◆ INFORMATION SHOWN:
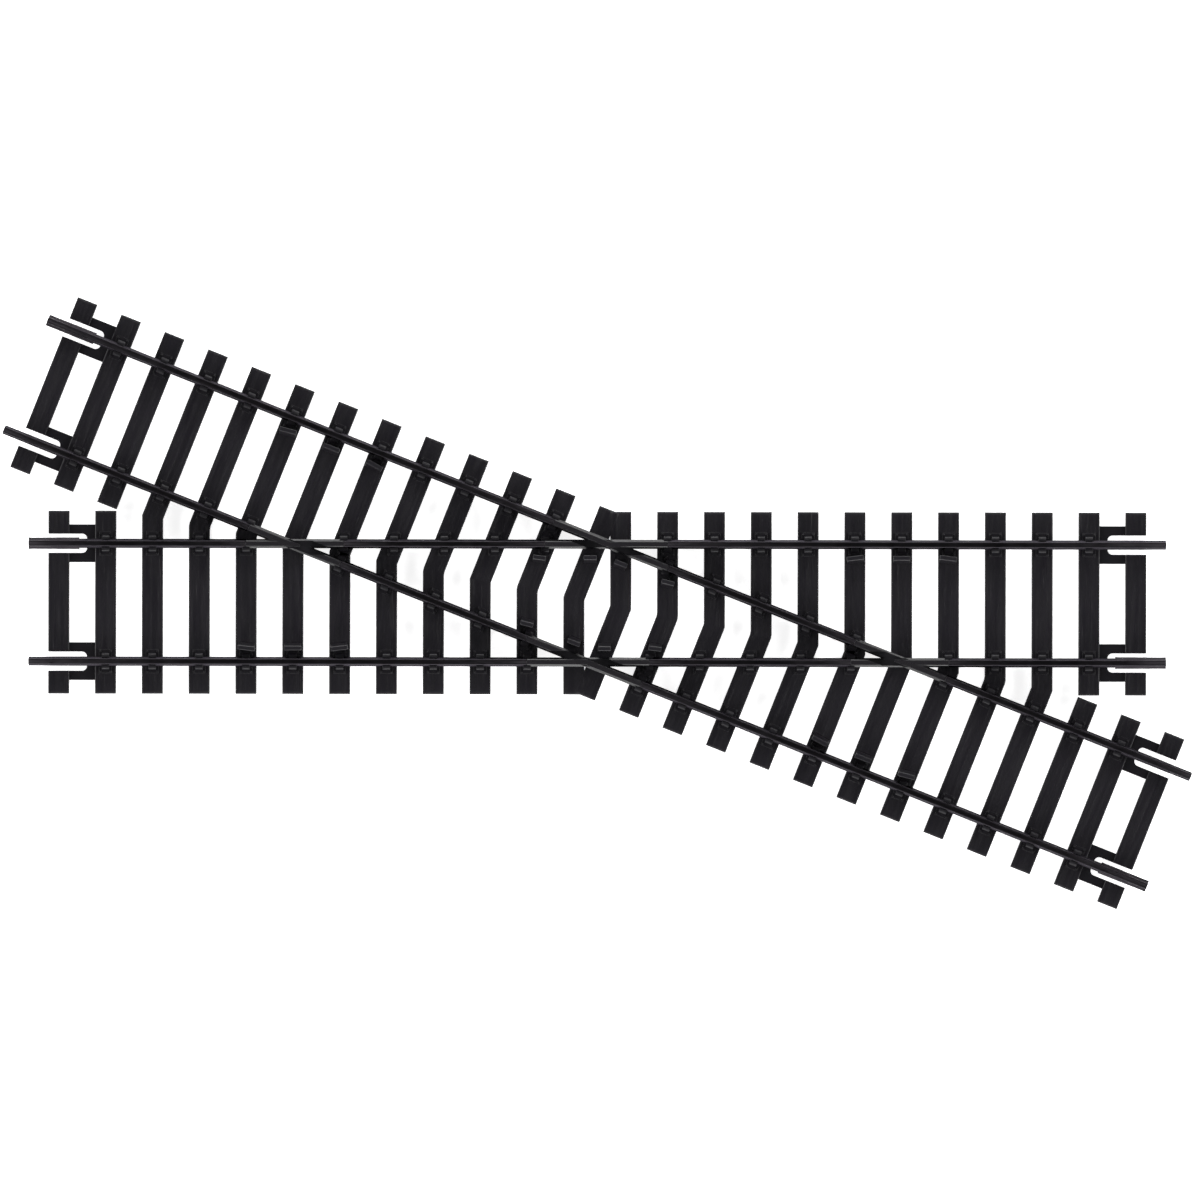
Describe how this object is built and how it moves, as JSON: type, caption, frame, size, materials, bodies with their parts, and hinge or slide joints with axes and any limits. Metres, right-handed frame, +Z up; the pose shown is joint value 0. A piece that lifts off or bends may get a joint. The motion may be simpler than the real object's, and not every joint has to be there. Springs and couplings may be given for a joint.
{
  "type": "model railway diamond crossing",
  "caption": "Fixed diamond crossing where two model railway tracks cross on one level, with moulded sleepers, moulded frogs and sliding rail joiners.",
  "frame": {"origin": "the point where the two track centre lines cross, on the underside of the sleeper base", "axes": "+X along the main track to the east end, +Y across it towards the north rail, +Z up from the board to the rail heads"},
  "size_m": [0.1758, 0.0902, 0.0045],
  "materials": {
    "base_plastic": "near-black moulded, matt, with a fine wood grain",
    "frog_plastic": "black moulded, satin on the running surfaces",
    "rail_metal": "chemically blackened, lightly polished on the head",
    "joiner_metal": "blackened folded strip",
    "wire_copper": "bare tinned-end copper wire, hidden under the base"
  },
  "bodies": {
    "crossing": {"sleeper_base": "base_plastic", "rail_main_north_short": "rail_metal", "rail_main_north_middle": "rail_metal", "rail_main_north_long": "rail_metal", "rail_main_south_short": "rail_metal", "rail_main_south_middle": "rail_metal", "rail_main_south_long": "rail_metal", "rail_cross_north_short": "rail_metal", "rail_cross_north_middle": "rail_metal", "rail_cross_north_long": "rail_metal", "rail_cross_south_short": "rail_metal", "rail_cross_south_middle": "rail_metal", "rail_cross_south_long": "rail_metal", "frog_acute_west": "frog_plastic", "frog_acute_east": "frog_plastic", "frog_obtuse_north": "frog_plastic", "frog_obtuse_south": "frog_plastic", "bond_main_north_acute": "wire_copper", "bond_main_north_obtuse": "wire_copper", "bond_main_south_acute": "wire_copper", "bond_main_south_obtuse": "wire_copper", "bond_cross_north_acute": "wire_copper", "bond_cross_north_obtuse": "wire_copper", "bond_cross_south_acute": "wire_copper", "bond_cross_south_obtuse": "wire_copper"},
    "joiner_main_east": {"joiner_main_east": "joiner_metal"},
    "joiner_main_west": {"joiner_main_west": "joiner_metal"},
    "joiner_cross_east": {"joiner_cross_east": "joiner_metal"},
    "joiner_cross_west": {"joiner_cross_west": "joiner_metal"}
  },
  "joints": [
    {"name": "joiner_main_east_slide", "type": "slide", "parent": "crossing", "child": "joiner_main_east", "axis": [1, 0, 0], "range_m": [0, 0.00375]},
    {"name": "joiner_main_west_slide", "type": "slide", "parent": "crossing", "child": "joiner_main_west", "axis": [-1, 0, 0], "range_m": [0, 0.00375]},
    {"name": "joiner_cross_east_slide", "type": "slide", "parent": "crossing", "child": "joiner_cross_east", "axis": [0.9292, -0.3696, 0], "range_m": [0, 0.00375]},
    {"name": "joiner_cross_west_slide", "type": "slide", "parent": "crossing", "child": "joiner_cross_west", "axis": [-0.9292, 0.3696, 0], "range_m": [0, 0.00375]}
  ]
}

◆ REQUEST: Quote the data in full, keeping each word unchanged.

◆ SOLVED PROBLEM:
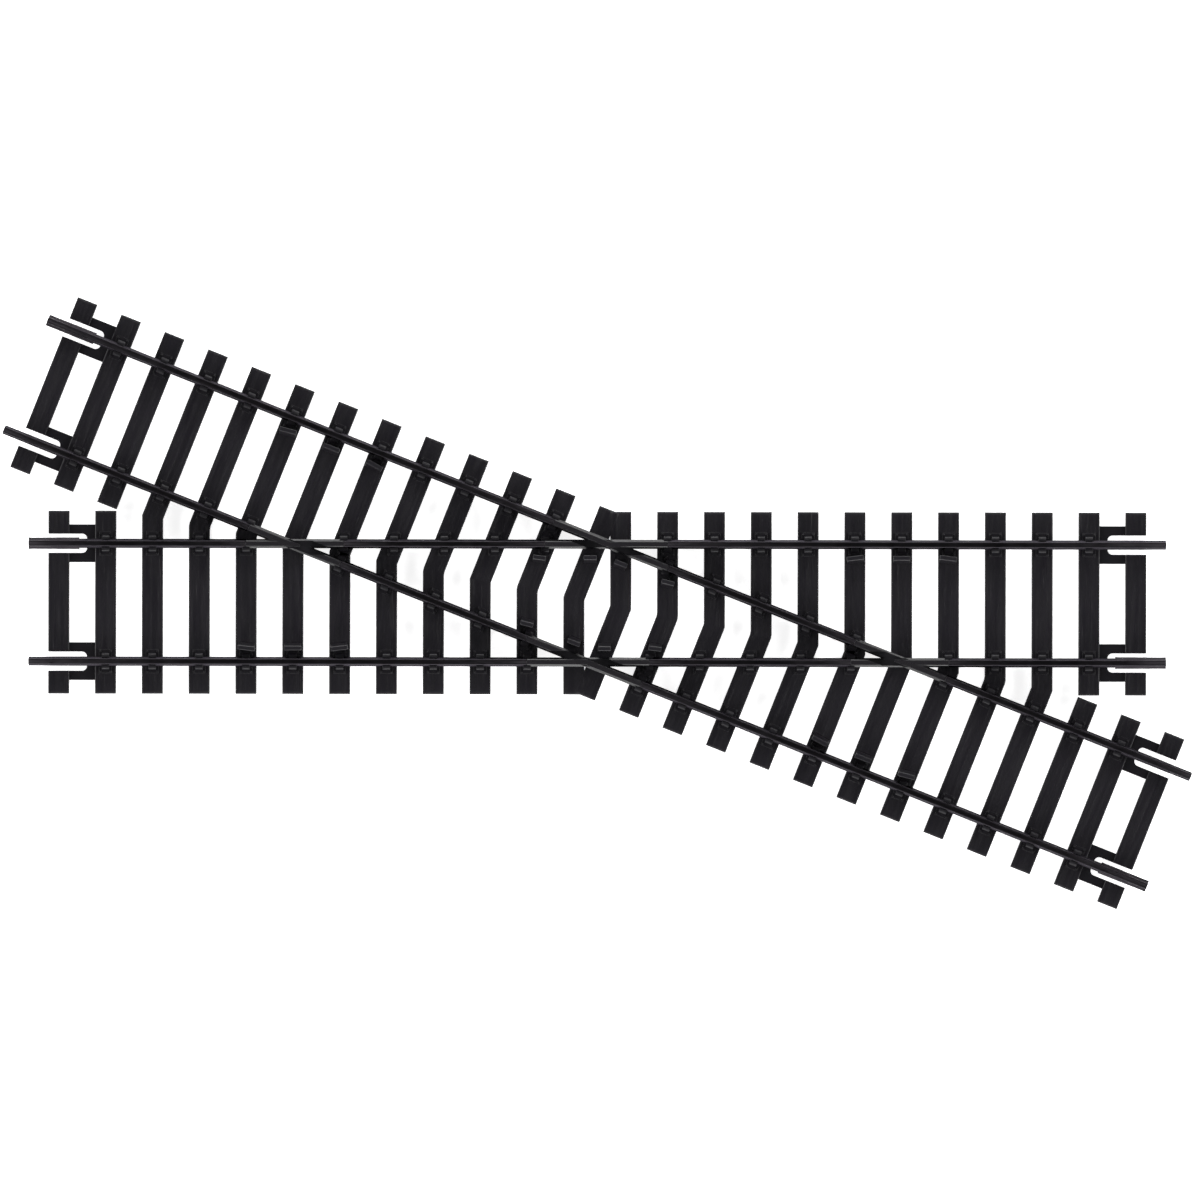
Describe how this object is built and how it moves, as JSON: type, caption, frame, size, materials, bodies with their parts, and hinge or slide joints with axes and any limits. Metres, right-handed frame, +Z up; the pose shown is joint value 0. A piece that lifts off or bends may get a joint. The motion may be simpler than the real object's, and not every joint has to be there. Springs and couplings may be given for a joint.
{
  "type": "model railway diamond crossing",
  "caption": "Fixed diamond crossing where two model railway tracks cross on one level, with moulded sleepers, moulded frogs and sliding rail joiners.",
  "frame": {"origin": "the point where the two track centre lines cross, on the underside of the sleeper base", "axes": "+X along the main track to the east end, +Y across it towards the north rail, +Z up from the board to the rail heads"},
  "size_m": [0.1758, 0.0902, 0.0045],
  "materials": {
    "base_plastic": "near-black moulded, matt, with a fine wood grain",
    "frog_plastic": "black moulded, satin on the running surfaces",
    "rail_metal": "chemically blackened, lightly polished on the head",
    "joiner_metal": "blackened folded strip",
    "wire_copper": "bare tinned-end copper wire, hidden under the base"
  },
  "bodies": {
    "crossing": {"sleeper_base": "base_plastic", "rail_main_north_short": "rail_metal", "rail_main_north_middle": "rail_metal", "rail_main_north_long": "rail_metal", "rail_main_south_short": "rail_metal", "rail_main_south_middle": "rail_metal", "rail_main_south_long": "rail_metal", "rail_cross_north_short": "rail_metal", "rail_cross_north_middle": "rail_metal", "rail_cross_north_long": "rail_metal", "rail_cross_south_short": "rail_metal", "rail_cross_south_middle": "rail_metal", "rail_cross_south_long": "rail_metal", "frog_acute_west": "frog_plastic", "frog_acute_east": "frog_plastic", "frog_obtuse_north": "frog_plastic", "frog_obtuse_south": "frog_plastic", "bond_main_north_acute": "wire_copper", "bond_main_north_obtuse": "wire_copper", "bond_main_south_acute": "wire_copper", "bond_main_south_obtuse": "wire_copper", "bond_cross_north_acute": "wire_copper", "bond_cross_north_obtuse": "wire_copper", "bond_cross_south_acute": "wire_copper", "bond_cross_south_obtuse": "wire_copper"},
    "joiner_main_east": {"joiner_main_east": "joiner_metal"},
    "joiner_main_west": {"joiner_main_west": "joiner_metal"},
    "joiner_cross_east": {"joiner_cross_east": "joiner_metal"},
    "joiner_cross_west": {"joiner_cross_west": "joiner_metal"}
  },
  "joints": [
    {"name": "joiner_main_east_slide", "type": "slide", "parent": "crossing", "child": "joiner_main_east", "axis": [1, 0, 0], "range_m": [0, 0.00375]},
    {"name": "joiner_main_west_slide", "type": "slide", "parent": "crossing", "child": "joiner_main_west", "axis": [-1, 0, 0], "range_m": [0, 0.00375]},
    {"name": "joiner_cross_east_slide", "type": "slide", "parent": "crossing", "child": "joiner_cross_east", "axis": [0.9292, -0.3696, 0], "range_m": [0, 0.00375]},
    {"name": "joiner_cross_west_slide", "type": "slide", "parent": "crossing", "child": "joiner_cross_west", "axis": [-0.9292, 0.3696, 0], "range_m": [0, 0.00375]}
  ]
}